━━ Provided data
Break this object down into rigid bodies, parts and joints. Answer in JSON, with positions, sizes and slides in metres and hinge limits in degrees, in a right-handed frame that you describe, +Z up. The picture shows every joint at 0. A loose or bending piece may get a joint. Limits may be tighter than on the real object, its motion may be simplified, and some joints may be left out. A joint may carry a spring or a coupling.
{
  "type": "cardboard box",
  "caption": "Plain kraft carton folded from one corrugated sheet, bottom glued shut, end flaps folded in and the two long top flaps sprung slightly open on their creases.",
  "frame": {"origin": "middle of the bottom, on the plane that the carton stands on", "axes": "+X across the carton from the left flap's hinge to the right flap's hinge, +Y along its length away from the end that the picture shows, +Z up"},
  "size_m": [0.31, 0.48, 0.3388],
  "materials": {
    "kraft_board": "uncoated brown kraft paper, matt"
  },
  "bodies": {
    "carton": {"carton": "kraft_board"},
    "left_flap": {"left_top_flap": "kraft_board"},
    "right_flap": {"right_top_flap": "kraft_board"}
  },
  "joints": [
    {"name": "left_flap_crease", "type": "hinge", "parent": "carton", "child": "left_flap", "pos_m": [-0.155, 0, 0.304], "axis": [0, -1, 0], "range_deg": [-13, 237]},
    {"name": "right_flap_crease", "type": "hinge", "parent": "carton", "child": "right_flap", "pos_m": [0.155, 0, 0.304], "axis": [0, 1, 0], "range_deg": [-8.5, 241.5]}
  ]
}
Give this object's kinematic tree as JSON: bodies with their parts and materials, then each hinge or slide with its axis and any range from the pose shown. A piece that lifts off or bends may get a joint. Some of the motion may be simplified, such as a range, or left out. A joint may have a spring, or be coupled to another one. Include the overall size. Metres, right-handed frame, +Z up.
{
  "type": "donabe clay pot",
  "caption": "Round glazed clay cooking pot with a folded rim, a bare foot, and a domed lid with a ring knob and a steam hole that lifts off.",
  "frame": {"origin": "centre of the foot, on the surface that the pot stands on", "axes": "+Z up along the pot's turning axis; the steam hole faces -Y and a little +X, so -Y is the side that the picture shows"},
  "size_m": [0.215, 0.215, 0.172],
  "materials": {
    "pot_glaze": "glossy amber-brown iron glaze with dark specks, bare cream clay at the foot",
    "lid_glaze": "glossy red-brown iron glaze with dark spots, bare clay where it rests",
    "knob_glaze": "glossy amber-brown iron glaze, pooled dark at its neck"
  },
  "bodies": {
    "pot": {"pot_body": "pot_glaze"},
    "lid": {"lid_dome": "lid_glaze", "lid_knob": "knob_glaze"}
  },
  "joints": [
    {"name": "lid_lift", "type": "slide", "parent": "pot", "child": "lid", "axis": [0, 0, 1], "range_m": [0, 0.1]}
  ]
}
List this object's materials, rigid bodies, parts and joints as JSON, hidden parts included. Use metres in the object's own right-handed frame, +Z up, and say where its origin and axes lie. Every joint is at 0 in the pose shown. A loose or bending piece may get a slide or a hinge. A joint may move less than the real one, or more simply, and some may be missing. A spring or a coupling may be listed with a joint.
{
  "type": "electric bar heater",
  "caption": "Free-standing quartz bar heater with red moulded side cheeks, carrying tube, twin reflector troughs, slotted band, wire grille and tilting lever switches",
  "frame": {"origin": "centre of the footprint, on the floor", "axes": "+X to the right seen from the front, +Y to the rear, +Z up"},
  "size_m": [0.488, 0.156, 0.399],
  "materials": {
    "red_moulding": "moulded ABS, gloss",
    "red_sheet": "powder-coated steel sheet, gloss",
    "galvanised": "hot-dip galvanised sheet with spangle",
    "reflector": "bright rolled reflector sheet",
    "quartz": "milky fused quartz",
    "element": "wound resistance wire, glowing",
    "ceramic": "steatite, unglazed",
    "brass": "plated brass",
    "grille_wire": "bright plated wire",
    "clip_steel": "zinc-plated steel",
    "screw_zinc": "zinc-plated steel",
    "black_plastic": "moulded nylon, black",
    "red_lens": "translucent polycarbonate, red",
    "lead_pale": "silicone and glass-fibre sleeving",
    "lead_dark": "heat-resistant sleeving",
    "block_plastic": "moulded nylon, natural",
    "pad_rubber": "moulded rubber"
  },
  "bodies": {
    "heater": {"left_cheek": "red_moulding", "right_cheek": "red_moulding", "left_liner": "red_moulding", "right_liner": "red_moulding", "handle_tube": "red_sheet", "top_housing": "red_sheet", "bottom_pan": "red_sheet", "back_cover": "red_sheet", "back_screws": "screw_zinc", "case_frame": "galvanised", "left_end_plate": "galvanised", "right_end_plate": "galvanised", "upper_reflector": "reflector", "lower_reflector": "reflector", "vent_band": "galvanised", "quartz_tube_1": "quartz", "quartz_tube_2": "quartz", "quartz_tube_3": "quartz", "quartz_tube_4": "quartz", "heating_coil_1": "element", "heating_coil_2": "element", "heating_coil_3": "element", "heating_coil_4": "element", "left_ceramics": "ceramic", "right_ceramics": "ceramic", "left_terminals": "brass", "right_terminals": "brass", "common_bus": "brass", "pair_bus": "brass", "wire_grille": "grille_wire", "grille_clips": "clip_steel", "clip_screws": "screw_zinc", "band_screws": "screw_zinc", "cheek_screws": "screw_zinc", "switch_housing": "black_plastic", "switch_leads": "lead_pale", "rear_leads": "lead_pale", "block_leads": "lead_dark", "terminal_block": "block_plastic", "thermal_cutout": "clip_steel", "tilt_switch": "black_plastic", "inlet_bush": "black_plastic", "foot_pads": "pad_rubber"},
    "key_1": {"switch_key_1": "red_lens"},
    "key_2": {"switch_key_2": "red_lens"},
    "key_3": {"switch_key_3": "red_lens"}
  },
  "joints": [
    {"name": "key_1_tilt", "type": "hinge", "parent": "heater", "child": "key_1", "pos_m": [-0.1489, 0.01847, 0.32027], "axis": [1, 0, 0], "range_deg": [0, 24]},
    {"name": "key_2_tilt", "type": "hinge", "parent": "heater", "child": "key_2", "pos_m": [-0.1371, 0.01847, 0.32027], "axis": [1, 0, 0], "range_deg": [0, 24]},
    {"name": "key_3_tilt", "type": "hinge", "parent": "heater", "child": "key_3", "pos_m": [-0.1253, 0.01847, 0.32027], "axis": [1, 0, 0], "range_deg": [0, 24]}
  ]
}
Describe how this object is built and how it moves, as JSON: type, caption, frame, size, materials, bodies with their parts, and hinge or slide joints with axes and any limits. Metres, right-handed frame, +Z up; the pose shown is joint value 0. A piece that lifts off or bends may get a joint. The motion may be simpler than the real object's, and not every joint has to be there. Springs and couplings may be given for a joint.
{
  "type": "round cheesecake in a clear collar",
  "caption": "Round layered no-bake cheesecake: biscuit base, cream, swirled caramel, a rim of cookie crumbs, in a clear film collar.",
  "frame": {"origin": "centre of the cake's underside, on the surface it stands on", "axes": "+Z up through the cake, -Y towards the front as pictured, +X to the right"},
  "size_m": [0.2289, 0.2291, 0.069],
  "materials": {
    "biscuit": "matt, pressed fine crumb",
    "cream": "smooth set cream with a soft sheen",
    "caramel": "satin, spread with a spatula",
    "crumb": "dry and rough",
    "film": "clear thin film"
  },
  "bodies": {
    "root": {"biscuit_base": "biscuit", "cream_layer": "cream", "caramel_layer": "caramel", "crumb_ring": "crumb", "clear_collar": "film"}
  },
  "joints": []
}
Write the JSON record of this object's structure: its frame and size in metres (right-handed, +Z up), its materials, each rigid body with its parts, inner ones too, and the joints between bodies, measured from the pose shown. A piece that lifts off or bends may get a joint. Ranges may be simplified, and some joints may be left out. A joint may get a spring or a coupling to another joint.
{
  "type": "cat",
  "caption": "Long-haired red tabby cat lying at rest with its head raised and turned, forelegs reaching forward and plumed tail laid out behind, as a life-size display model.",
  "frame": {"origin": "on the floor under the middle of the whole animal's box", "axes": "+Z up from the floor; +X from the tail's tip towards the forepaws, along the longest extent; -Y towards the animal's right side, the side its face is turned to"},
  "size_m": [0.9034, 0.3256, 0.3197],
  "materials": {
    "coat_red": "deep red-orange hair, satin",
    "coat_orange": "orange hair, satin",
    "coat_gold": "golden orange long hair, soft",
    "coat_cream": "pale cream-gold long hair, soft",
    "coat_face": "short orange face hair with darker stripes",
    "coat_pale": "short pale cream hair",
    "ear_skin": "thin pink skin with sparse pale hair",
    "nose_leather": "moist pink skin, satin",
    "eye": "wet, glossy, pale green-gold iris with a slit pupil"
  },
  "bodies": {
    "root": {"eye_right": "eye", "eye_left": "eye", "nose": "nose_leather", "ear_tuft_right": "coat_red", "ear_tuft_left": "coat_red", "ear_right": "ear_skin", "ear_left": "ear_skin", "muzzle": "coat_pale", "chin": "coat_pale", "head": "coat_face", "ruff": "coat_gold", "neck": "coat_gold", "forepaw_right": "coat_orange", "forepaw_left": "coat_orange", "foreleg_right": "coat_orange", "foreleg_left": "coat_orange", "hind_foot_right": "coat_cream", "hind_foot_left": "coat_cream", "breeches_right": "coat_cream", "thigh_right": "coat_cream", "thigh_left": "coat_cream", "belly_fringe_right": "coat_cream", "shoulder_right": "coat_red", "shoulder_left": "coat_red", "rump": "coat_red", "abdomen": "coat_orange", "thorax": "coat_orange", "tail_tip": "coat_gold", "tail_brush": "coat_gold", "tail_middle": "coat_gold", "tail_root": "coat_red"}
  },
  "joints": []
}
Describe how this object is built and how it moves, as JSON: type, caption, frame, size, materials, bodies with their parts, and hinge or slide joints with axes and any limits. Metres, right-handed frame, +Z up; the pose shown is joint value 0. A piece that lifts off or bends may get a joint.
━━━━
_Aim_: Check each line of the entries above for the word "bending". List the ones that have it.

_Result_:
Break this object down into rigid bodies, parts and joints. Answer in JSON, with positions, sizes and slides in metres and hinge limits in degrees, in a right-handed frame that you describe, +Z up. The picture shows every joint at 0. A loose or bending piece may get a joint. Limits may be tighter than on the real object, its motion may be simplified, and some joints may be left out. A joint may carry a spring or a coupling.
List this object's materials, rigid bodies, parts and joints as JSON, hidden parts included. Use metres in the object's own right-handed frame, +Z up, and say where its origin and axes lie. Every joint is at 0 in the pose shown. A loose or bending piece may get a slide or a hinge. A joint may move less than the real one, or more simply, and some may be missing. A spring or a coupling may be listed with a joint.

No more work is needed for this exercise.